There was nothing about it to disappoint or raise doubts, but htere was also nothing in it to inspire hope. Somehow, it immediately gave the impression that it was hollow and must be very hot to the touch – the sun had heated it up. It clearly wasn’t radiating light, and it clearly wasn’t capable of floating in the air and dancing around, the way it often happened in the legends abou tit. It lay where it had fallen. It might have tumbled out of some huge pocket or gotten lost, rolling away, during a game between some giants…

This fine dance between cynicism and hope, between indifference and empathy, lies at the heart of this remarkable work. It is impossible not to see the story as a political metaphor (although it is also remarkably prescient about Chernobyl, which took place just a few years later). The Zone can be interpreted as some sort of gulag, where everything is random and you suddenly get punished for the slightest lack of attention. It changes everyone who comes into contact with it. The people living around the Zone are first encouraged to settle elsewhere (like the Russians were encouraged to settle in various of the Soviet Republics, while a good proportion of the local population were exiled to Siberia). Later, they are no longer allowed to leave the local area, becoming prisoners in their own country. The final wish and promise of happiness for everyone is, of course, a direct satirical arrow aimed at the heart of Communist utopia.
Yet there are many more layers to the story here worth exploring: the ultimate unknowability of the human heart, the limits of science, the dangers of the quest for knowledge. What is goodness, what is evil, what does individual integrity mean in a society which is utterly compromised? All the big questions, in other words, but never in a dry, dull sequence of endless philosophizing. There are plenty of characters with rather dubious motivation, lots of interesting interaction between the characters, and a storytelling style full of black humour which might remind you of Kurt Vonnegut (whom the authors reference) or Raymond Chandler (the prose might be hard-boiled, but not quite as spare and minimalist).
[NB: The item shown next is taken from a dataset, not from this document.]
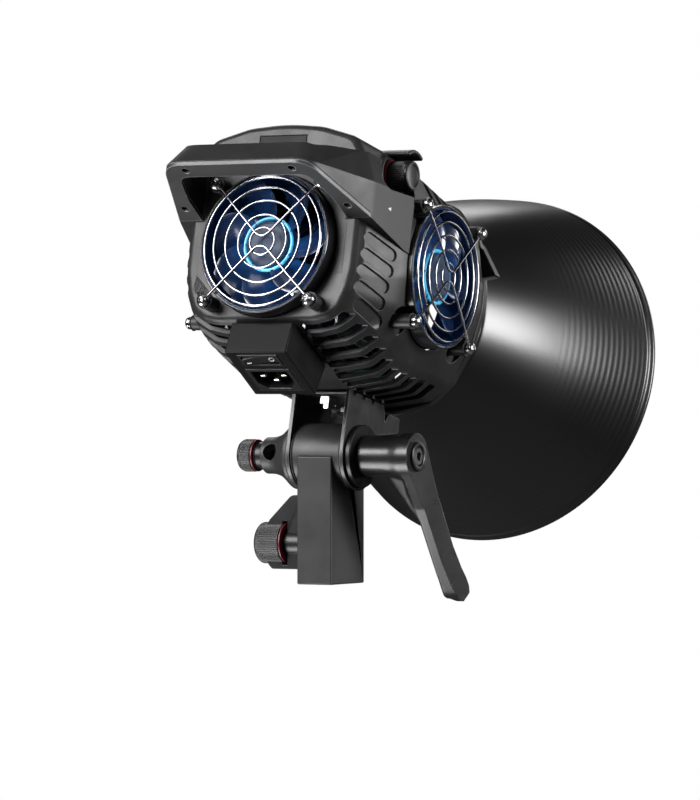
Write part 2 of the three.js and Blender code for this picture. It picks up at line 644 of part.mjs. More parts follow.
function reflector() {
  const length = BOWL_BACK_Y - RIM_Y;
  const outer = [];
  const inner = [];
  for (let i = 0; i <= BOWL_STEPS; i += 1) {
    const t = i / BOWL_STEPS;
    outer.push([bowlRadius(t), t * (length - 5)]);
    inner.unshift([bowlRadius(t) - SPUN, t * (length - 5)]);
  }
  const bead = [];
  for (let i = 0; i <= 3; i += 1) {
    const angle = radians(-60 + 80 * i);
    bead.push([RIM_RADIUS - 2.4 + 2.6 * Math.cos(angle), length - 2.6 + 2.6 * Math.sin(angle)]);
  }
  inner[inner.length - 1] = [BOWL_BACK_RADIUS - SPUN, 1.6];
  const collarEnd = [[49.5, 1.6], [49.5, 0], [BOWL_BACK_RADIUS, 0]];
  const profile = [...outer, ...bead, ...inner, ...collarEnd];
  const bowl = solid(turned(profile, 36));
  const sleeve = solid(collar(47.9, 49.9, -6.5, 1.2, 24));
  const lugs = KEYWAY_ANGLES.map(angle => solid(new THREE.BoxGeometry(4, 7, 2.4)
    .translate(50.4, 0, -5.1).rotateZ(radians(angle + BAYONET_TWIST))));
  return surface(join(bowl, sleeve, ...lugs));
}

function mountRelease() {
  return acrossY(outline(RELEASE), RING_FRONT - 7.4, RING_FRONT - 0.4);
}

add(head, 'front_ring', frontRing(), 'housing');
add(head, 'bayonet_ring', bayonetRing(), 'alloy');
add(head, 'mount_release', mountRelease(), 'black');
add(head, 'reflector', placed(reflector(), FORWARD, 0, BOWL_BACK_Y, OPTICAL_Z), 'bowl');

// ---- power box ----------------------------------------------------------------------------
const panelRun = PANEL_FRONT.clone().sub(PANEL_REAR);
const PANEL_LENGTH = panelRun.length();
const panelLine = panelRun.clone().normalize();
// drawn on the panel: x across, y from its front edge to its rear edge, z out of it
const PANEL = toBasis(X_AXIS.clone().negate(),
  new THREE.Vector3(0, -panelLine.x, -panelLine.y),
  new THREE.Vector3(0, -panelLine.y, panelLine.x));
const onPanel = geometry => placed(geometry, PANEL, 0, PANEL_FRONT.x, PANEL_FRONT.y);
const panelBox = (x0, x1, y0, y1, z0, z1) => solid(onPanel(
  new THREE.BoxGeometry(x1 - x0, y1 - y0, z1 - z0)
    .translate((x0 + x1) / 2, (y0 + y1) / 2, (z0 + z1) / 2)));

const SWITCH = { half: 14, low: 30.5, high: 42.5 };
const INLET = { half: 15.5, low: 4.5, high: 27.5 };
const INLET_PINS = [['line', -7, 2], ['neutral', 7, 2], ['earth', 0, -2.6]];

function powerBox() {
  const body = acrossX(outline([
    [PANEL_REAR.x, PANEL_REAR.y], [98.9, 60], [97.5, 60], [54, 44.2 - GAP],
    [PANEL_FRONT.x, PANEL_FRONT.y],
  ]), -BOX_HALF, BOX_HALF);
  const room = acrossX(outline([
    [PANEL_REAR.x - 2.4, PANEL_REAR.y + 1.4], [97, 58.6], [97, 70], [54, 54], [56.5, 43.6],
    [PANEL_FRONT.x + 1.2, PANEL_FRONT.y + 2.8],
  ]), -BOX_HALF + 2, BOX_HALF - 2);
  return cut(body, room,
    panelBox(-SWITCH.half, SWITCH.half, SWITCH.low, SWITCH.high, -6, 4),
    panelBox(-INLET.half, INLET.half, INLET.low, INLET.high, -6, 4));
}

function switchFrame() {
  const { half, low, high } = SWITCH;
  const outer = panelBox(-half + GAP, half - GAP, low + GAP, high - GAP, -7, 0.6);
  return cut(outer, panelBox(-half + 2, half - 2, low + 1.9, high - 1.9, -8, 2));
}

// the rocker rests with its far half pressed in
const ROCKER_TILT = 9;
const ROCKER_SINK = 2.4;

function rockerSwitch() {
  const half = SWITCH.half - 2.6;
  const width = SWITCH.high - SWITCH.low - 5;
  const profile = new THREE.Shape();
  profile.moveTo(-half + 1.4, -3.2);
  profile.lineTo(half - 1.4, -3.2);
  profile.lineTo(half - 0.6, 2.2);
  profile.lineTo(0, 1);
  profile.lineTo(-half + 0.6, 2.2);
  profile.closePath();
  return prism(profile, width).translate(0, 0, -width / 2).rotateX(Math.PI / 2)
    .rotateY(radians(ROCKER_TILT));
}

function inletSocket() {
  const { half, low, high } = INLET;
  const body = panelBox(-half + GAP, half - GAP, low + GAP, high - GAP, -15, 0.4);
  const mouth = new THREE.Shape();
  mouth.moveTo(-12.2, 8.5);
  mouth.lineTo(12.2, 8.5);
  mouth.lineTo(12.2, -3);
  mouth.lineTo(7.4, -8.5);
  mouth.lineTo(-7.4, -8.5);
  mouth.lineTo(-12.2, -3);
  mouth.closePath();
  const hollow = prism(mouth, 20).translate(0, (low + high) / 2, -13);
  const slots = INLET_PINS.map(([, x, y]) => {
    const centre = (low + high) / 2 + y;
    return panelBox(x - 2.4, x + 2.4, centre - 1.4, centre + 1.4, -16, 0);
  });
  return cut(body, solid(onPanel(hollow)), ...slots);
}

add(head, 'power_box', powerBox(), 'panel');
add(head, 'switch_frame', switchFrame(), 'black');
add(head, 'rocker_switch', onPanel(rockerSwitch()
  .translate(0, (SWITCH.low + SWITCH.high) / 2, -ROCKER_SINK + 1.4)), 'black');
add(head, 'inlet_socket', inletSocket(), 'black');
INLET_PINS.forEach(([name, x, y]) => {
  const centre = (INLET.low + INLET.high) / 2 + y;
  add(head, `inlet_pin_${name}`, onPanel(new THREE.BoxGeometry(4, 2, 17)
    .translate(x, centre, -9.5)), 'brass');
});

// ---- fans ---------------------------------------------------------------------------------
const HUB_RADIUS = 15;

function fanFrame() {
  const back = FAN_SEAT - FAN_DEPTH;
  const ring = solid(collar(FAN_BORE, FAN_RADIUS, back, FAN_SEAT, 28));
  const seat = solid(rod(HUB_RADIUS, back, back + 3, 12));
  const arms = [45, 135, 225, 315].map(angle =>
    solid(new THREE.BoxGeometry(28, 4, 2.4).translate(28, 0, back + 1.5).rotateZ(radians(angle))));
  return surface(join(ring, seat, ...arms));
}

function fanRotor() {
  const back = FAN_SEAT - FAN_DEPTH + 3.5;
  const top = FAN_SEAT - 4;
  const hub = solid(turned([
    [0, back], [HUB_RADIUS, back], [HUB_RADIUS, top - 1], [HUB_RADIUS - 1, top], [0, top],
  ], 14));
  const blades = [0, 1, 2, 3, 4, 5, 6].map(i => {
    const blade = new THREE.BoxGeometry(24.5, 21, 1.4, 1, 1, 1).rotateX(radians(38))
      .translate(26, 0, (back + top) / 2).rotateZ((i * 2 * Math.PI) / 7);
    return solid(blade);
  });
  return surface(join(hub, ...blades));
}

// two bent wires carry the rings: each runs from one screw to the middle and out to the next
function fanGuard() {
  const rings = GUARD_RINGS.map(radius =>
    solid(new THREE.TorusGeometry(radius, WIRE, 3, 8 + Math.round(radius / 3))));
  const wires = [1, -1].map(side => {
    const reach = FAN_HOLE - 2;
    const path = new THREE.CatmullRomCurve3([
      new THREE.Vector3(-reach, side * reach, 0), new THREE.Vector3(-20, side * 21, 0.5),
      new THREE.Vector3(-5, side * 6, 0.5), new THREE.Vector3(0, side * 2.5, 0.5),
      new THREE.Vector3(5, side * 6, 0.5), new THREE.Vector3(20, side * 21, 0.5),
      new THREE.Vector3(reach, side * reach, 0),
    ]);
    const section = outline([[WIRE, 0], [-WIRE / 2, WIRE], [-WIRE / 2, -WIRE]]);
    const wire = new THREE.ExtrudeGeometry(section,
      { steps: 8, bevelEnabled: false, extrudePath: path });
    return solid(wire);
  });
  const loops = FAN_CORNERS.map(([u, v]) =>
    solid(new THREE.TorusGeometry(3.1, WIRE, 3, 6).translate(u, v, 0)));
  return surface(join(...rings, ...wires, ...loops));
}

function fanScrew() {
  return turned([
    [0, -12], [1.9, -12], [1.9, WIRE + 0.25], [3.9, WIRE + 0.25], [3.2, WIRE + 2.8],
    [0, WIRE + 3.2],
  ], 7);
}

for (const fan of FANS) {
  const group = new THREE.Group();
  group.setRotationFromMatrix(fan.frame);
  group.position.set(...fan.at);
  head.add(group);
  add(group, `${fan.side}_fan_frame`, fanFrame(), 'fan');
  add(group, `${fan.side}_fan_rotor`, fanRotor(), 'blade');
  add(group, `${fan.side}_fan_guard`, fanGuard(), 'steel');
  FAN_CORNERS.forEach(([u, v], i) =>
    add(group, `${fan.side}_fan_screw_${i + 1}`, fanScrew().translate(u, v, 0), 'steel'));
}

// ---- control knobs ------------------------------------------------------------------------
function controlKnob() {
  return surface(join(
    knurled(9.35, KNOB_FLOOR_X + 2.2, KNOB_FLOOR_X + 15, 16),
    solid(turned([[0, KNOB_FLOOR_X + 14.6], [9, KNOB_FLOOR_X + 14.6], [7.6, KNOB_FLOOR_X + 16.2],
      [0, KNOB_FLOOR_X + 16.2]], 16)),
    solid(rod(6, KNOB_FLOOR_X + GAP, KNOB_FLOOR_X + 3, 10))));
}

for (const [name, frame] of [['dimmer_knob', LEFTWARD], ['cct_knob', RIGHTWARD]]) {
  add(head, name, placed(controlKnob(), frame, 0, KNOB_Y, KNOB_Z), 'black');
  add(head, `${name}_ring`, placed(collar(6 + GAP, 10.4, KNOB_FLOOR_X + GAP, KNOB_FLOOR_X + 1.9, 20),
    frame, 0, KNOB_Y, KNOB_Z), 'red');
}

// ---- inside -------------------------------------------------------------------------------
const SINK = { half: 44, back: 68, front: -20, low: 60, high: 150 };

function heatSink() {
  const base = block(-SINK.half, SINK.half, SINK.front - 5, SINK.front, SINK.low, SINK.high);
  const fins = [];
  for (let i = 0; i < 9; i += 1) {
    const x = -SINK.half + 1 + i * ((2 * SINK.half - 2) / 8);
    fins.push(block(x - 1, x + 1, SINK.front - 1, SINK.back, SINK.low, SINK.high));
  }
  return join(base, ...fins);
}

function ledModule() {
  const slab = block(-19, 19, SINK.front - 7, SINK.front - 5 - GAP, OPTICAL_Z - 19, OPTICAL_Z + 19);
  const disc = placed(rod(14, -1, 0.8, 28), FORWARD, 0, SINK.front - 7, OPTICAL_Z);
  return join(slab, solid(disc));
}

function driverBoard() {
  const board = block(-36, 36, -22, 26, 46, 47.6);
  const parts = [[-30, -8, -16, 4], [0, 14, -14, 14], [20, 32, -6, 20]]
    .map(([x0, x1, y0, y1]) => block(x0, x1, y0, y1, 47, 57));
  return join(board, ...parts);
}

function controlBoard() {
  const board = block(-34, 34, 14, 84, 162, 163.6);
  return join(board, block(-12, 12, 30, 54, 158, 163), block(16, 26, 62, 74, 158, 163));
}

add(head, 'heat_sink', heatSink(), 'alloy');
add(head, 'led_module', ledModule(), 'phosphor');
add(head, 'driver_board', driverBoard(), 'board');
add(head, 'control_board', controlBoard(), 'board');

export default monolight;
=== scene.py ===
"""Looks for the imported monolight: finer pieces and procedural materials around the fixed CAD frame.

Shapes are written in millimetres in the head's own frame (origin on the tilt axis, beam along -Y) or the
adapter's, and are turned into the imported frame's metres by the HEAD and ADAPTER matrices.
"""

import json
import math

import bmesh
import bpy
import numpy as np
from mathutils import Matrix, Vector
from mathutils.bvhtree import BVHTree


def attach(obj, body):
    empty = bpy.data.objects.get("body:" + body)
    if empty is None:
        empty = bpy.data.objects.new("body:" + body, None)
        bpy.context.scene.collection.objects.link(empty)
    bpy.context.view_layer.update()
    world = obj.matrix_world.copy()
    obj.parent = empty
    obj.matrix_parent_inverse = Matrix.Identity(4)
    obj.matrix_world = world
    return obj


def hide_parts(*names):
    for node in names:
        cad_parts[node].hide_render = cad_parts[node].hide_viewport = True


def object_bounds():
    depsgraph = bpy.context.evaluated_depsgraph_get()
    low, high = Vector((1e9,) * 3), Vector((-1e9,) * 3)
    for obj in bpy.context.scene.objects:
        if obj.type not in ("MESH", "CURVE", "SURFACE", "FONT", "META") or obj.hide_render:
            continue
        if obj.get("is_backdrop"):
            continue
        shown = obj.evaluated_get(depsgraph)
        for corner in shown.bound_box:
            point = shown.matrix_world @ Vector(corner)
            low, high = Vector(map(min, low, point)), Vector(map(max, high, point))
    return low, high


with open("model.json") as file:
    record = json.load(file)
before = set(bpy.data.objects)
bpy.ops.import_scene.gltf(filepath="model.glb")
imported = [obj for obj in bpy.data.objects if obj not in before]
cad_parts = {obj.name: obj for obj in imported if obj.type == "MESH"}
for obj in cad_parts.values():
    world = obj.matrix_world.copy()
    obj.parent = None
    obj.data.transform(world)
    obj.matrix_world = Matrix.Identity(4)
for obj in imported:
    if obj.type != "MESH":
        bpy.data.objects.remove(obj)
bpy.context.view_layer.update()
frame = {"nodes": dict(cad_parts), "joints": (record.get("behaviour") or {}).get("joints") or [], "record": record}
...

Here is one more lengthy quote that I really enjoyed and made me think. It comes from one of the key dialogues in the book, between the Nobel laureate Valentine Pillman, and the rather shady businessman Richard Noonan. Yet in the end, the pragmatic and sly businessman is the one who cannot stare unflinchingly at the likely truth about alien contact and subsequent. He is the one who needs to believe that humanity is capable of more, that perhaps they are being tested.
‘How about the idea that humans, unlike animals, have an overpowering need for knowledge? I’ve read that somewhere.’
‘So have I,’ said Valentine. ‘But the issue is that man, at least the average man, can easily overcome this need. In my opinion, the need doesn’t exist at all. There’s a need to understand, but that doesn’t require knoledge. The God hypothesis, for example, allows you have an unparalleled understanding of absolutely everything while knowing absolutely nothing… Give a man a highly simplified model of the world and interpret every event on the basis of this simple model. This approach requires no knowledge. A few rote formulas, plus some so-called intuition, some so-called practical acumen, and some co-called common sense.’
My Gollancz SF Masterworks 2012 edition of the book, in a new translation by Olena Bormashenko, also contains a foreword by Ursula K. Le Guin, and an unmissable afterword by Boris Strugatsky, written in 2012. It evokes all the relief yet bewilderment of someone who has watched the whole world that they knew change beyond recognition in their own lifetime. Perhaps feeling superfluous?
At first I was looking forward to using this afterword to tell the story of publishing the Picnic: naming once-hated names; jeering to my heart’s content at the cowards, idiots, informers and scoundrels… being ironic and instructive, deliberately objective and ruthless, benevolent and caustic all at once. And now I’m sitting here, looking at these folders, and realizing that I am hopelessly late, and that no one needs me – not my irony, not my generosity, and not my burnt-out hatred. They have ceased to exist, those once all-powerful organisations with almost unlimited right to allow and to hinder; they have ceased to exist and are forgotten to such an extent that it would be tedious and dull to explain to the present-day reader who is who…
Except of course, what goes round comes round, and history is more cyclical than linear. Defunct organisations become powerful once more, or new ones are created. And ‘happiness for all’ is once more promised, and once more impossible to deliver.
Such a clever way to criticise a totalitarian state.
And yet the criticism is really not at the forefront of the story – you know, it’s not overtly political or trying too hard to be metaphorical. It’s a good story as well.
Excellent review, Marina. I’ve often thought about reading this as it’s considered to be such a classic – not just for fans of sci-fi but other readers too.
I’ve been meaning to read the Strugatskys for years – I think I have one or two one my shelves – going to swap one into my 20 books of summer – They sound absolutely brilliant.
Highly recommended. It’s not perfect – the structure spread over several years can be a little woolly (you can see why Tarkovsky reduced it to just one foray into the Zone rather than multiple ones), And I would have liked to see more and stronger female characters (why are there no female stalkers, for instance?). But a good read nevertheless.
I keep claiming that I’m not a huge fan of science fiction, and yet there are many sci-fi books (and films) which I really like. I think the best science fiction (just like the best crime fiction) is about universal human problems, transcends its genre, while also providing a good story (which, let’s face it, some ‘literary’ fiction really doesn’t).
So much to think about with this book, Marina Sofia! It sounds as though the story itself is absorbing, but that it also has a lot to say about humans, about the nature of government, and more. I can see what you man when you say there are several layers here….
Love the quote about knowledge. I think there may even be some truth in it.
I’ve got this on the pile and I love the Strugatskys so much so why I haven’t read it yet I don’t know! Skimmed your review and will come back when I have!!